Note to self: Try to stop using so many parentheses.

There are other calendars, almost too many to mention, which has never stopped me before, but like Edith Bunker of old, I will stifle myself, except to mention in passing that AD 2018 is also the year AH 1439 (Anno Hijri) in the Islamic calendar and AM 5778 (Anno Mundi) in the Hebrew calendar. AH 1 coincided with AD 622, but do note, won't you, that although only 1396 years (2018 minus 622) have passed in the Christian calendar, 1439 years have passed in the Islamic calendar, because the Islamic year, being lunar, is consistently shorter by about 11 days than the solar year used by the Gregorian calendar. The Islamic years are slowly gaining on the Gregorian years, but it will be many years before the two coincide. According to what I read, the first day of the 5th month of CE 20874 in the Gregorian calendar will also be (approximately) the first day of the 5th month of AH 20874 of the Islamic calendar. I kid you not.

But I don't want to talk about calendars today. I want to talk about numeral systems.

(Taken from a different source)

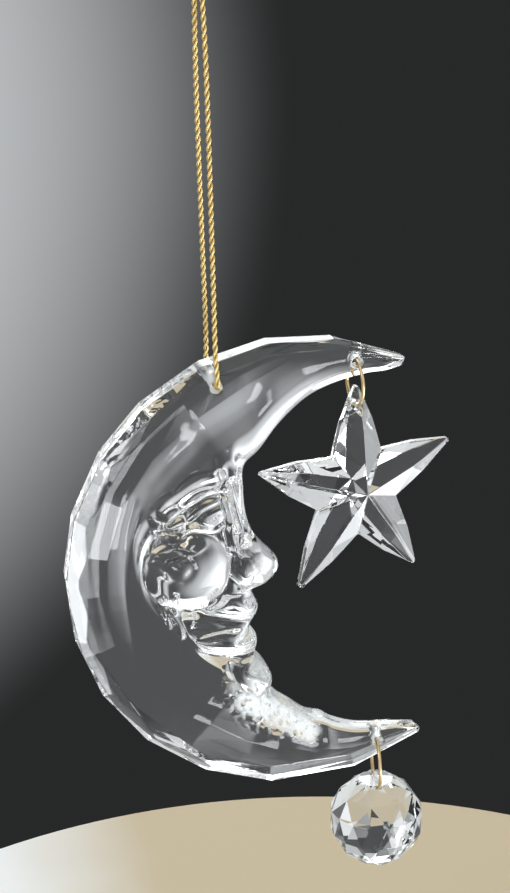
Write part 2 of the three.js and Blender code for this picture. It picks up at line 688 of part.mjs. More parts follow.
// The knot and its two cut ends, with the underside flat where the cord's runs come in
function knotGeometry() {
  const profile = [[0, 0]];
  for (let step = 1; step < KNOT_STEPS; step += 1) {
    const [outwards, up] = polar(1, -90 + 180 * step / KNOT_STEPS);
    profile.push([KNOT_RADIUS * outwards ** KNOT_FULLNESS, KNOT_HALF_HEIGHT * (1 + up)]);
  }
  profile.push([0, 2 * KNOT_HALF_HEIGHT]);
  const body = new THREE.LatheGeometry(profile.map(([x, y]) => new THREE.Vector2(x, y)), KNOT_SIDES);
  let solid = toSolid(body.rotateX(Math.PI / 2));
  for (const side of [-1, 1]) {
    const tail = new THREE.CylinderGeometry(CORD_RADIUS, CORD_RADIUS, TAIL_LENGTH, CORD_SIDES);
    tail.rotateX(Math.PI / 2);
    tail.translate(0, 0, TAIL_LENGTH / 2);
    tail.rotateY(degToRad(side * TAIL_LEAN));
    tail.translate(0, 0, KNOT_HALF_HEIGHT);
    solid = solid.add(toSolid(tail));
  }
  return toGeometry(solid);
}

function piece(name, geometry, finish) {
  const mesh = new THREE.Mesh(geometry, new THREE.MeshStandardMaterial(finish));
  mesh.name = name;
  return mesh;
}

// A ring in a hole of the moon: where its own middle is, in the moon's plane
function ringMiddle(hole, ringRadius) {
  const [right, up] = holePlace(hole);
  return [right, up + seatOffset(ringRadius, hole.radius, halfAtHole(hole)) - ringRadius];
}

function hangingStar() {
  const [right, up] = ringMiddle(STAR_HOLE, STAR_RING_RADIUS);
  const group = new THREE.Group();
  group.position.set(right, 0, up);
  const ring = piece('star_ring', ringGeometry(STAR_RING_RADIUS), BRASS_WIRE);
  ring.rotation.z = degToRad(STAR_RING_TURN);
  const star = piece('star', starGeometry(), CUT_ACRYLIC);
  const seat = seatOffset(STAR_RING_RADIUS, STAR_HOLE_RADIUS, STAR_HOLE_HALF);
  star.position.z = seat - STAR_RING_RADIUS - STAR_HOLE_UP;
  star.rotation.z = degToRad(STAR_TURN);
  return group.add(ring, star);
}

function hangingBall() {
  const [right, up] = ringMiddle(BALL_HOLE, BALL_RING_RADIUS);
  const group = new THREE.Group();
  group.position.set(right, 0, up);
  const ring = piece('ball_ring', ringGeometry(BALL_RING_RADIUS), BRASS_WIRE);
  ring.rotation.z = degToRad(BALL_RING_TURN);
  const ball = piece('faceted_ball', ballGeometry(), CUT_ACRYLIC);
  ball.position.z = BALL_RING_DEPTH - BALL_RING_RADIUS - BALL_TOP;
  return group.add(ring, ball);
}

// Everything that hangs on the cord, placed so that the cord's hole is under the origin
function hangingMoon() {
  const [right, up] = holePlace(CORD_HOLE);
  const group = new THREE.Group();
  group.position.set(-right, 0, -CORD_DROP - up);
  return group.add(piece('moon', moonGeometry(), ACRYLIC), hangingStar(), hangingBall());
}

const ornament = new THREE.Group();
const knot = piece('cord_knot', knotGeometry(), GOLD_THREAD);
ornament.add(hangingMoon(), piece('cord', cordGeometry(), GOLD_THREAD), knot);

export default ornament;
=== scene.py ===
"""The looks of the clear acrylic moon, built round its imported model.

Sizes are in millimetres in the classes, and each mesh is made in metres, in the model's
frame: +X to the right, +Y to the back, +Z up, from where the cord's loop hangs.
"""

import logging
import math
from contextlib import contextmanager
from dataclasses import dataclass, field
from enum import Enum
from itertools import pairwise
from typing import Any, Callable, Iterator, Sequence

import bmesh
import bpy
import numpy as np
from mathutils import Matrix, Vector


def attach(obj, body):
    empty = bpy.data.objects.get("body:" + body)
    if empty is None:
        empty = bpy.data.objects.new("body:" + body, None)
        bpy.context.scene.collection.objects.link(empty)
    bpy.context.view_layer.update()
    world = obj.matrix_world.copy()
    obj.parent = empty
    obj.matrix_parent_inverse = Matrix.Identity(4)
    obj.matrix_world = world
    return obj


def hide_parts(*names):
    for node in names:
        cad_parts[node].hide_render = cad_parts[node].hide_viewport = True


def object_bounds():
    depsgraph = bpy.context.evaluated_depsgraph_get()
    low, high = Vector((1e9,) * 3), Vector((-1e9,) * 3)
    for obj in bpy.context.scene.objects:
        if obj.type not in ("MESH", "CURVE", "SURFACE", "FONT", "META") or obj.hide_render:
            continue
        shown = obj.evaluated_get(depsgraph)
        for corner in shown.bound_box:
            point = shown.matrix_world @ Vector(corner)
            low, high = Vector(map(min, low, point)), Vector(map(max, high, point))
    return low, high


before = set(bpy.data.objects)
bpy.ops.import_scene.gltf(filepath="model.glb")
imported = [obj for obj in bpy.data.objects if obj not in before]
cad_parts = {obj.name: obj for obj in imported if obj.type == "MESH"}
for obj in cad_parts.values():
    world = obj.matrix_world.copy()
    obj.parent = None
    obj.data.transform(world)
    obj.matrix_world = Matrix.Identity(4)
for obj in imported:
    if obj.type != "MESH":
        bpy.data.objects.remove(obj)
cad_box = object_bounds()

MM = 0.001
THREAD_MAP = "thread"
BEVEL_SEGMENTS = 2
LEAST_BEVEL_ANGLE = 4.0  # in degrees, where a bevel goes by angle
DRILL_SIDES = 48
PAST_FACE = 1  # in millimetres, how far a drill goes on past its countersinks
NO_GAP = 1e-9  # in metres, merges only points that share one place
ANGLE_SLACK = 1e-6  # in degrees, for comparing angles
IMAGE_WIDTH = 510
IMAGE_HEIGHT = 893

log = logging.getLogger("ornament")

Array = np.ndarray


# Shader expressions


class Tree:
    """A material's or the world's nodes, each made and linked in one call."""

    def __init__(self, owner: bpy.types.ID) -> None:
        """Empties the owner's node tree.

        Args:
            owner: the material or world whose nodes are made.
        """
        owner.use_nodes = True
        self.nodes = owner.node_tree.nodes
        self.links = owner.node_tree.links
        self.nodes.clear()

    def node(self, kind: str, settings: dict[str, Any] | None = None, **sockets: Any) -> bpy.types.Node:
        """Makes one node.

        Args:
            kind: the node's type name.
            settings: the node's own settings, set before its sockets.
            sockets: values, numbers or links by socket name, with underscores for spaces,
                or by place as socket_0 and so on.

        Returns:
            The new node.
        """
        made = self.nodes.new(kind)
        for name, setting in (settings or {}).items():
            setattr(made, name, setting)
        for name, value in sockets.items():
            by_place = name.startswith("socket_")
            socket = made.inputs[int(name.removeprefix("socket_")) if by_place else name.replace("_", " ")]
            source = value.socket if isinstance(value, Value) else value
            if isinstance(source, bpy.types.NodeSocket):
                self.links.new(source, socket)
            else:
                socket.default_value = source
        return made

    def value(self, kind: str, output: str | int = 0, settings: dict[str, Any] | None = None,
              **sockets: Any) -> "Value":
        """Makes one node and wraps one of its outputs as a Value."""
        return Value(self, self.node(kind, settings, **sockets).outputs[output])

    def measure(self, operation: str, first: Any, second: Any) -> "Value":
        """A distance or a dot product of two vectors, from one Vector Math node."""
        return self.value("ShaderNodeVectorMath", "Value", {"operation": operation}, socket_0=first,
                          socket_1=second)

    def vector(self, operation: str, first: Any, **second: Any) -> bpy.types.NodeSocket:
        """A vector from one Vector Math node, whose second input is named as for node."""
        made = self.node("ShaderNodeVectorMath", {"operation": operation}, socket_0=first, **second)
        return made.outputs["Vector"]

    def place(self, output: str = "Object") -> bpy.types.NodeSocket:
        """The surface's place in its object's own frame, or another texture coordinate."""
        return self.node("ShaderNodeTexCoord").outputs[output]

    def axes(self, place: bpy.types.NodeSocket) -> tuple["Value", ...]:
        """A vector's parts along X, Y and Z."""
        parts = self.node("ShaderNodeSeparateXYZ", Vector=place)
        return tuple(Value(self, parts.outputs[axis]) for axis in "XYZ")

    def blend(self, share: "Value", first: Sequence[float], second: Sequence[float]) -> bpy.types.NodeSocket:
        """A colour at a share of the way from the first to the second."""
        mix = self.node("ShaderNodeMix", {"data_type": "RGBA"}, Factor=share, socket_6=(*first, 1.0),
                        socket_7=(*second, 1.0))
        return mix.outputs[2]

    def bump(self, height: "Value", distance: float, strength: float = 1.0) -> bpy.types.NodeSocket:
        """The normal that a height gives, at a distance in metres and a strength."""
        return self.node("ShaderNodeBump", Strength=strength, Distance=distance, Height=height).outputs[0]

    def principled(self, colour: Any, **sockets: Any) -> bpy.types.NodeSocket:
        """A Principled shader with a base colour, given as a link or as red, green and blue."""
        base = (*colour, 1.0) if isinstance(colour, tuple) else colour
        return self.node("ShaderNodeBsdfPrincipled", Base_Color=base, **sockets).outputs[0]

    def finish(self, shader: bpy.types.NodeSocket, kind: str = "ShaderNodeOutputMaterial") -> None:
        """Feeds the shader to the tree's output."""
        self.node(kind, Surface=shader)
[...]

There are many of those, too. Here are some of the most common ones:

A couple of those look familiar, but only a couple. From top to bottom, they are Arabic numerals, Eastern Arabic numerals, Roman numerals, Bengali-Assamese numerals, Malayalam numerals, Thai numerals, and Chinese numerals.

Here are the Babylonian numerals (written, of course, in cuneiform):

On this day in AD 1646, Gottfried Wilhelm Leibniz was born.

(Portrait of Gottfried Wilhelm Leibniz, c.1695 by Bernhard Christoph Francke. Hangs in the Herzog Anton Ulrich Museum, Braunschweig)

I'm sure your head, if it is anything like my head, is spinning. We'll stop now and talk more later.


  1. What a wonderful painting of Leibniz! In the Mississippi of my teen years, thugs would have forcibly shaved his head, but I suppose he would get by okay today.

  2. Then again, maybe most of that hair was a wig.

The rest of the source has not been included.